- _WHAT THE TASK REQUIRES_: Below is a listing; copy all of it exactly.

--- --- ---

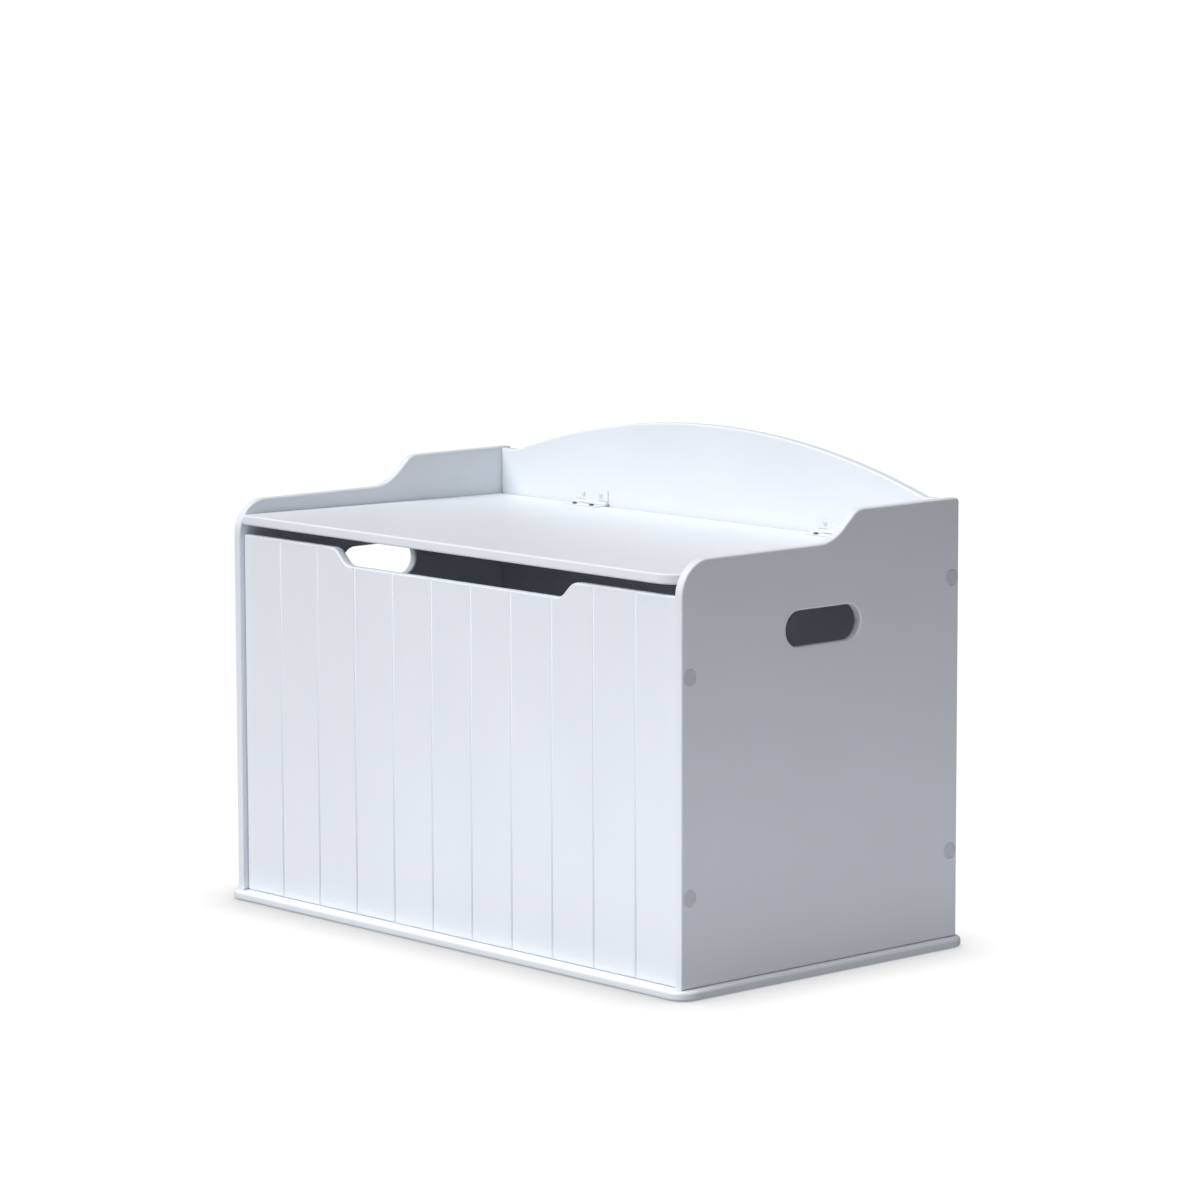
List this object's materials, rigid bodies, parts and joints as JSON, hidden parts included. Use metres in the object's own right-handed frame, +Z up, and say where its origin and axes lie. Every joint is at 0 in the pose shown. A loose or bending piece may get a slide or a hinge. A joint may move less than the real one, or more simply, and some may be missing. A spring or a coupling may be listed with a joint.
{
  "type": "toy box",
  "caption": "Painted wooden toy box with a hinged seat lid, grooved front with a finger notch, arched back, hand slots in both sides and lid stays that hold the lid open.",
  "frame": {"origin": "on the floor under the middle of the base plate", "axes": "+X to the right seen from the front, +Y from the front to the back, +Z up; the front panel faces -Y"},
  "size_m": [0.843, 0.4736, 0.6004],
  "materials": {
    "white_paint": "satin paint on fibreboard",
    "white_metal": "semi-gloss paint",
    "cap_plastic": "satin",
    "zinc_steel": "zinc plated",
    "dark_steel": "black oxide",
    "stay_plastic": "moulded",
    "pad_rubber": "matt"
  },
  "bodies": {
    "box": {"base_plate": "white_paint", "left_side_panel": "white_paint", "right_side_panel": "white_paint", "front_panel": "white_paint", "back_panel": "white_paint", "left_lid_rest": "white_paint", "right_lid_rest": "white_paint", "left_rest_pad": "pad_rubber", "right_rest_pad": "pad_rubber", "left_hinge_back_leaf": "white_metal", "left_hinge_pin": "white_metal", "left_back_hinge_screw_1": "white_metal", "left_back_hinge_screw_2": "white_metal", "right_hinge_back_leaf": "white_metal", "right_hinge_pin": "white_metal", "right_back_hinge_screw_1": "white_metal", "right_back_hinge_screw_2": "white_metal", "left_stay_damper": "stay_plastic", "left_stay_damper_shaft": "zinc_steel", "right_stay_damper": "stay_plastic", "right_stay_damper_shaft": "zinc_steel", "left_front_connector_1": "zinc_steel", "left_front_connector_2": "zinc_steel", "left_back_connector_1": "zinc_steel", "left_back_connector_2": "zinc_steel", "right_front_connector_1": "zinc_steel", "right_front_connector_2": "zinc_steel", "right_back_connector_1": "zinc_steel", "right_back_connector_2": "zinc_steel", "left_front_screw_cap_1": "cap_plastic", "left_front_screw_cap_2": "cap_plastic", "left_back_screw_cap_1": "cap_plastic", "left_back_screw_cap_2": "cap_plastic", "right_front_screw_cap_1": "cap_plastic", "right_front_screw_cap_2": "cap_plastic", "right_back_screw_cap_1": "cap_plastic", "right_back_screw_cap_2": "cap_plastic", "left_base_screw_1": "zinc_steel", "left_base_screw_2": "zinc_steel", "right_base_screw_1": "zinc_steel", "right_base_screw_2": "zinc_steel"},
    "lid": {"lid": "white_paint", "left_hinge_lid_leaf": "white_metal", "left_lid_hinge_screw_1": "dark_steel", "left_lid_hinge_screw_2": "dark_steel", "right_hinge_lid_leaf": "white_metal", "right_lid_hinge_screw_1": "dark_steel", "right_lid_hinge_screw_2": "dark_steel", "left_stay_lid_bracket": "zinc_steel", "left_stay_lid_pin": "zinc_steel", "right_stay_lid_bracket": "zinc_steel", "right_stay_lid_pin": "zinc_steel"},
    "left_crank": {"left_stay_crank": "zinc_steel", "left_stay_elbow_pin": "zinc_steel"},
    "left_link": {"left_stay_link": "zinc_steel"},
    "right_crank": {"right_stay_crank": "zinc_steel", "right_stay_elbow_pin": "zinc_steel"},
    "right_link": {"right_stay_link": "zinc_steel"}
  },
  "joints": [
    {"name": "lid_hinge", "type": "hinge", "parent": "box", "child": "lid", "pos_m": [0, 0.20505, 0.48555], "axis": [-1, 0, 0], "range_deg": [0, 82]},
    {"name": "left_stay_shoulder", "type": "hinge", "parent": "box", "child": "left_crank", "pos_m": [-0.3851, 0.17505, 0.44555], "axis": [-1, 0, 0], "range_deg": [0, 82]},
    {"name": "left_stay_elbow", "type": "hinge", "parent": "left_crank", "child": "left_link", "pos_m": [-0.3825, 0.07961, 0.42009], "axis": [-1, 0, 0], "range_deg": [-82, 0]},
    {"name": "right_stay_shoulder", "type": "hinge", "parent": "box", "child": "right_crank", "pos_m": [0.3851, 0.17505, 0.44555], "axis": [-1, 0, 0], "range_deg": [0, 82]},
    {"name": "right_stay_elbow", "type": "hinge", "parent": "right_crank", "child": "right_link", "pos_m": [0.3825, 0.07961, 0.42009], "axis": [-1, 0, 0], "range_deg": [-82, 0]}
  ],
  "couplings": [
    {"joint": "left_stay_shoulder", "follows": "lid_hinge", "ratio": 1},
    {"joint": "left_stay_elbow", "follows": "lid_hinge", "ratio": -1},
    {"joint": "right_stay_shoulder", "follows": "lid_hinge", "ratio": 1},
    {"joint": "right_stay_elbow", "follows": "lid_hinge", "ratio": -1}
  ]
}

--- --- ---

- _SOLVED PROBLEM_:
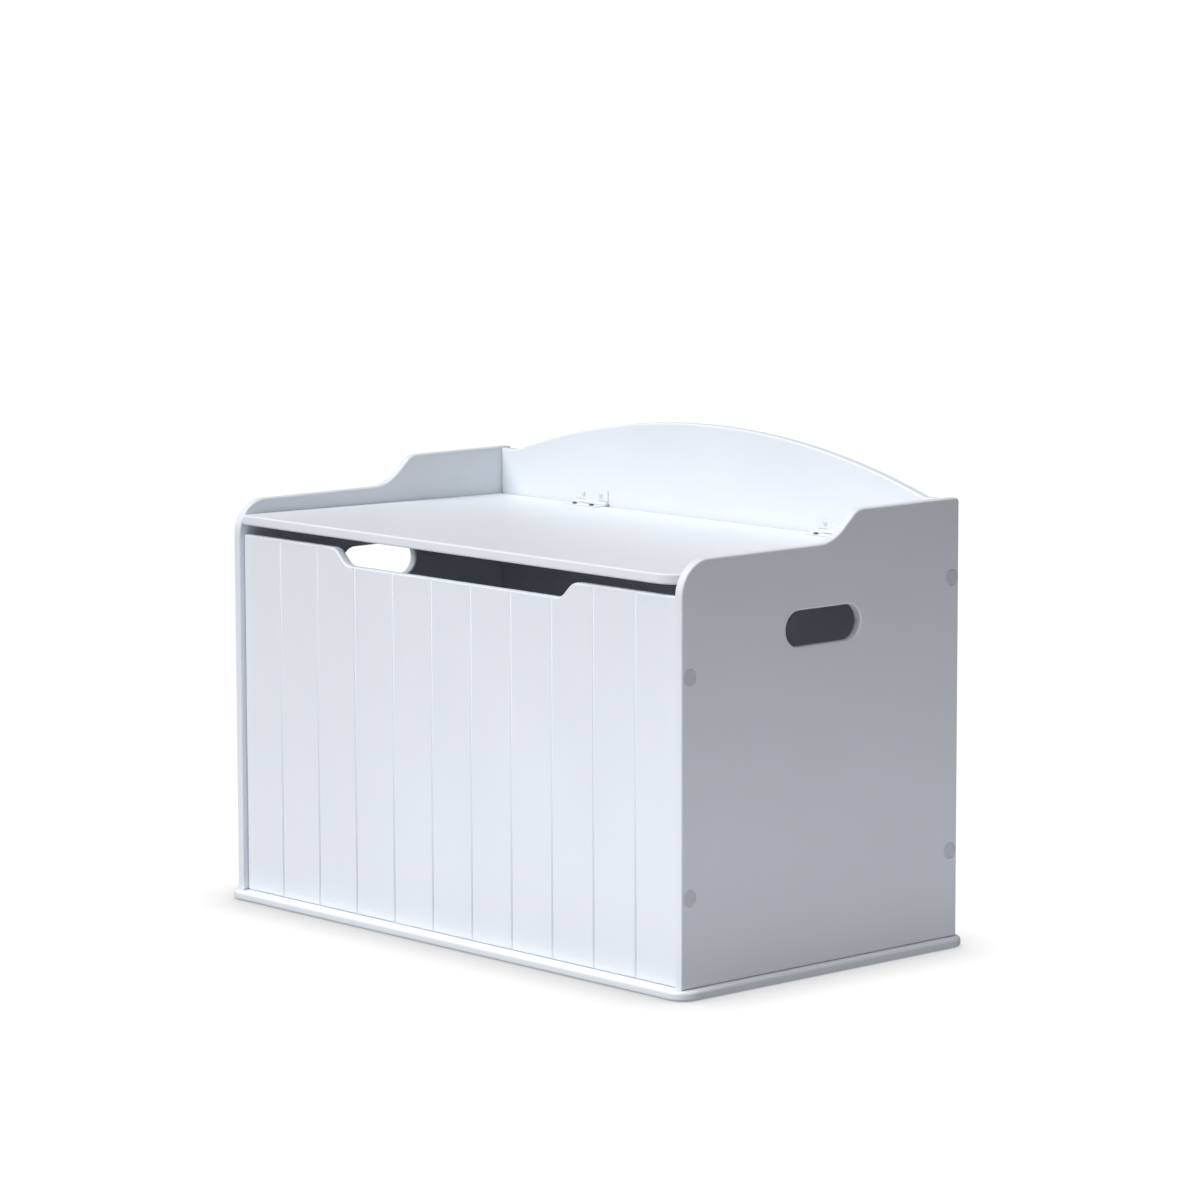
List this object's materials, rigid bodies, parts and joints as JSON, hidden parts included. Use metres in the object's own right-handed frame, +Z up, and say where its origin and axes lie. Every joint is at 0 in the pose shown. A loose or bending piece may get a slide or a hinge. A joint may move less than the real one, or more simply, and some may be missing. A spring or a coupling may be listed with a joint.
{
  "type": "toy box",
  "caption": "Painted wooden toy box with a hinged seat lid, grooved front with a finger notch, arched back, hand slots in both sides and lid stays that hold the lid open.",
  "frame": {"origin": "on the floor under the middle of the base plate", "axes": "+X to the right seen from the front, +Y from the front to the back, +Z up; the front panel faces -Y"},
  "size_m": [0.843, 0.4736, 0.6004],
  "materials": {
    "white_paint": "satin paint on fibreboard",
    "white_metal": "semi-gloss paint",
    "cap_plastic": "satin",
    "zinc_steel": "zinc plated",
    "dark_steel": "black oxide",
    "stay_plastic": "moulded",
    "pad_rubber": "matt"
  },
  "bodies": {
    "box": {"base_plate": "white_paint", "left_side_panel": "white_paint", "right_side_panel": "white_paint", "front_panel": "white_paint", "back_panel": "white_paint", "left_lid_rest": "white_paint", "right_lid_rest": "white_paint", "left_rest_pad": "pad_rubber", "right_rest_pad": "pad_rubber", "left_hinge_back_leaf": "white_metal", "left_hinge_pin": "white_metal", "left_back_hinge_screw_1": "white_metal", "left_back_hinge_screw_2": "white_metal", "right_hinge_back_leaf": "white_metal", "right_hinge_pin": "white_metal", "right_back_hinge_screw_1": "white_metal", "right_back_hinge_screw_2": "white_metal", "left_stay_damper": "stay_plastic", "left_stay_damper_shaft": "zinc_steel", "right_stay_damper": "stay_plastic", "right_stay_damper_shaft": "zinc_steel", "left_front_connector_1": "zinc_steel", "left_front_connector_2": "zinc_steel", "left_back_connector_1": "zinc_steel", "left_back_connector_2": "zinc_steel", "right_front_connector_1": "zinc_steel", "right_front_connector_2": "zinc_steel", "right_back_connector_1": "zinc_steel", "right_back_connector_2": "zinc_steel", "left_front_screw_cap_1": "cap_plastic", "left_front_screw_cap_2": "cap_plastic", "left_back_screw_cap_1": "cap_plastic", "left_back_screw_cap_2": "cap_plastic", "right_front_screw_cap_1": "cap_plastic", "right_front_screw_cap_2": "cap_plastic", "right_back_screw_cap_1": "cap_plastic", "right_back_screw_cap_2": "cap_plastic", "left_base_screw_1": "zinc_steel", "left_base_screw_2": "zinc_steel", "right_base_screw_1": "zinc_steel", "right_base_screw_2": "zinc_steel"},
    "lid": {"lid": "white_paint", "left_hinge_lid_leaf": "white_metal", "left_lid_hinge_screw_1": "dark_steel", "left_lid_hinge_screw_2": "dark_steel", "right_hinge_lid_leaf": "white_metal", "right_lid_hinge_screw_1": "dark_steel", "right_lid_hinge_screw_2": "dark_steel", "left_stay_lid_bracket": "zinc_steel", "left_stay_lid_pin": "zinc_steel", "right_stay_lid_bracket": "zinc_steel", "right_stay_lid_pin": "zinc_steel"},
    "left_crank": {"left_stay_crank": "zinc_steel", "left_stay_elbow_pin": "zinc_steel"},
    "left_link": {"left_stay_link": "zinc_steel"},
    "right_crank": {"right_stay_crank": "zinc_steel", "right_stay_elbow_pin": "zinc_steel"},
    "right_link": {"right_stay_link": "zinc_steel"}
  },
  "joints": [
    {"name": "lid_hinge", "type": "hinge", "parent": "box", "child": "lid", "pos_m": [0, 0.20505, 0.48555], "axis": [-1, 0, 0], "range_deg": [0, 82]},
    {"name": "left_stay_shoulder", "type": "hinge", "parent": "box", "child": "left_crank", "pos_m": [-0.3851, 0.17505, 0.44555], "axis": [-1, 0, 0], "range_deg": [0, 82]},
    {"name": "left_stay_elbow", "type": "hinge", "parent": "left_crank", "child": "left_link", "pos_m": [-0.3825, 0.07961, 0.42009], "axis": [-1, 0, 0], "range_deg": [-82, 0]},
    {"name": "right_stay_shoulder", "type": "hinge", "parent": "box", "child": "right_crank", "pos_m": [0.3851, 0.17505, 0.44555], "axis": [-1, 0, 0], "range_deg": [0, 82]},
    {"name": "right_stay_elbow", "type": "hinge", "parent": "right_crank", "child": "right_link", "pos_m": [0.3825, 0.07961, 0.42009], "axis": [-1, 0, 0], "range_deg": [-82, 0]}
  ],
  "couplings": [
    {"joint": "left_stay_shoulder", "follows": "lid_hinge", "ratio": 1},
    {"joint": "left_stay_elbow", "follows": "lid_hinge", "ratio": -1},
    {"joint": "right_stay_shoulder", "follows": "lid_hinge", "ratio": 1},
    {"joint": "right_stay_elbow", "follows": "lid_hinge", "ratio": -1}
  ]
}